A company in Georgia paid $6.5 million to resolve a Justice Department investigation — and, two weeks later, received a $10 million federally backed loan to help it survive the coronavirus crisis.
Another company, AutoWeb, disclosed last week that it had paid its chief executive $1.7 million in 2019 — a week after it received $1.4 million from the same loan program.
And Intellinetics, a software company in Ohio, got $838,700 from the government program — and then agreed, the following week, to spend at least $300,000 to purchase a rival firm.

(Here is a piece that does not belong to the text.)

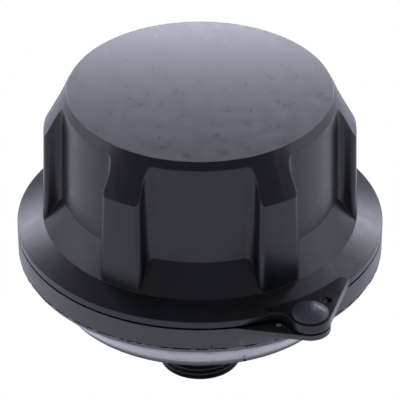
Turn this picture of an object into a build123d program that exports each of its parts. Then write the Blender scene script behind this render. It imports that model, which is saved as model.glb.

The vast economic rescue package that President Trump signed into law last month included $349 billion in low-interest loans for small businesses. The so-called Paycheck Protection Program was supposed to help prevent small companies — generally those with fewer than 500 employees in the United States — from capsizing as the economy sinks into what looks like a severe recession.
The loan program was meant for companies that could no longer finance themselves through traditional means, like raising money in the markets or borrowing from banks under existing credit lines. The law required that the federal money — which comes at a low 1 percent interest rate and in some cases doesn’t need to be paid back — be spent on things like payroll or rent.
But the program has been riddled with problems. Within days of its start, its money ran out, prompting Congress to approve an additional $310 billion in funding that will open for applications on Monday. Countless small businesses were shut out, even as a number of large companies received millions of dollars in aid.